Vote Switching in the 2016 Election: Racial and Immigration Attitudes, Not Economics, Explains Shifts in White Voting
Published in Public Opinion Quarterly, 2019
In the aftermath of Donald Trump’s 2016 electoral college victory, journalists focused heavily on the white working class (WWC) and the relationship between economic anxiety, racial attitudes, and immigration attitudes and support for Trump. One hypothesized but untested proposition for Donald Trump’s success is that his unorthodox candidacy, particularly his rhetoric surrounding economic marginalization and immigration, shifted WWC voters who did not vote Republican in 2012 into his coalition. Using a large nationally representative survey we examine 1) whether racial and immigration attitudes or economic dislocation and marginality were the main catalysts for vote switching, and; 2) whether this phenomena was isolated among the white working class.

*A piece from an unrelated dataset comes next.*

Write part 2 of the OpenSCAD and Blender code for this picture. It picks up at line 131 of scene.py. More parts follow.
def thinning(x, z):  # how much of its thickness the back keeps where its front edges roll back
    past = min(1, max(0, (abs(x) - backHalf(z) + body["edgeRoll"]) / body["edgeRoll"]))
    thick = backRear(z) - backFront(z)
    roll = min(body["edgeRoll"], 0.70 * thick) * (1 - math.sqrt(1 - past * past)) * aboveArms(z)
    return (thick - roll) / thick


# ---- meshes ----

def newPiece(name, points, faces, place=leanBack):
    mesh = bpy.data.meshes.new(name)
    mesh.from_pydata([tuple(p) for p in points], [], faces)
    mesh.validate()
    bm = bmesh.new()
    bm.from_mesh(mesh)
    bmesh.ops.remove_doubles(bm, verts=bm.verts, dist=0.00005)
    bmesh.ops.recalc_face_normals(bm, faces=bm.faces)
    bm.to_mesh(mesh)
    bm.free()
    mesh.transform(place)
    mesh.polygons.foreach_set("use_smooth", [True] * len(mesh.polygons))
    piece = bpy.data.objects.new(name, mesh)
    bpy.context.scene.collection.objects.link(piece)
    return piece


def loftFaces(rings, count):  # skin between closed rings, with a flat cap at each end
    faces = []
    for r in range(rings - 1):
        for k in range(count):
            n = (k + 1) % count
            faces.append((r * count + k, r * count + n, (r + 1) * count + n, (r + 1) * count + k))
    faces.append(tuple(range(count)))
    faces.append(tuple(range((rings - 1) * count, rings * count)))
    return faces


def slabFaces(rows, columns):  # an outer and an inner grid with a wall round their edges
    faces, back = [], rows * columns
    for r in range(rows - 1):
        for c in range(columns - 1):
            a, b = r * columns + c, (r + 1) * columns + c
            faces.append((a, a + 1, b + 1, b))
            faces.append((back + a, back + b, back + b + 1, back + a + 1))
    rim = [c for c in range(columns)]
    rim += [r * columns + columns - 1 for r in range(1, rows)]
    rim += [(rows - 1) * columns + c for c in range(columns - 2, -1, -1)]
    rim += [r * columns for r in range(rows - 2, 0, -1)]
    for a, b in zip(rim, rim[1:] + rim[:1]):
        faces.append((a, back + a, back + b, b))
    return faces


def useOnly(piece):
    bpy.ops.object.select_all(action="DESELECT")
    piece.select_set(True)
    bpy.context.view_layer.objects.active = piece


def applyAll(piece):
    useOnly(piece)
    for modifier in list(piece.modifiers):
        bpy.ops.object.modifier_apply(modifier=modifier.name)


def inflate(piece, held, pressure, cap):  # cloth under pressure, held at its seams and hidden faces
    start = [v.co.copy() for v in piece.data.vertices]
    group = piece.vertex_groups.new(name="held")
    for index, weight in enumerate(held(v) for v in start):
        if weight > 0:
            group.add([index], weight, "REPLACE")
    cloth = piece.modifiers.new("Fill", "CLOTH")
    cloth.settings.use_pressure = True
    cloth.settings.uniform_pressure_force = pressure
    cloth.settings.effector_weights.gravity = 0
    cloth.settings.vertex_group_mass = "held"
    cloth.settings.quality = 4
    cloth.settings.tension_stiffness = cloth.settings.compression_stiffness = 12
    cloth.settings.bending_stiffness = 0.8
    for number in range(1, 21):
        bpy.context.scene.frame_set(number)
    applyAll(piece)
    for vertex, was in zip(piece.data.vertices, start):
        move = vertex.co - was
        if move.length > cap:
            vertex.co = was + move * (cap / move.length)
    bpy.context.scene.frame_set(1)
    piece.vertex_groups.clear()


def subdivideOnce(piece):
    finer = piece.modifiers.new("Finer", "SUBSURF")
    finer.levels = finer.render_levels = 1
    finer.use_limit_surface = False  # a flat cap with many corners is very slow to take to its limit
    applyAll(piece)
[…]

We find a non-trivial number of white voters switched their votes in the 2016 election to Trump or Clinton, that this vote switching was associated much more strongly with racial and immigration attitudes than economic factors, and that the phenomena occurred among both working class and non-working class whites, though many more working class whites switched than non-working class whites. Our findings suggest that racial and immigration attitudes may be continuing to sort white voters into new partisan camps and further polarize the parties along racial lines.
Recommended citation: Reny, T., Collingwood, L., & Valenzuela, A. (2019). "Vote Switching in the 2016 Election: Racial and Immigration Attitudes, Not Economics, Explains Shifts in White Voting." Public Opinion Quarterly.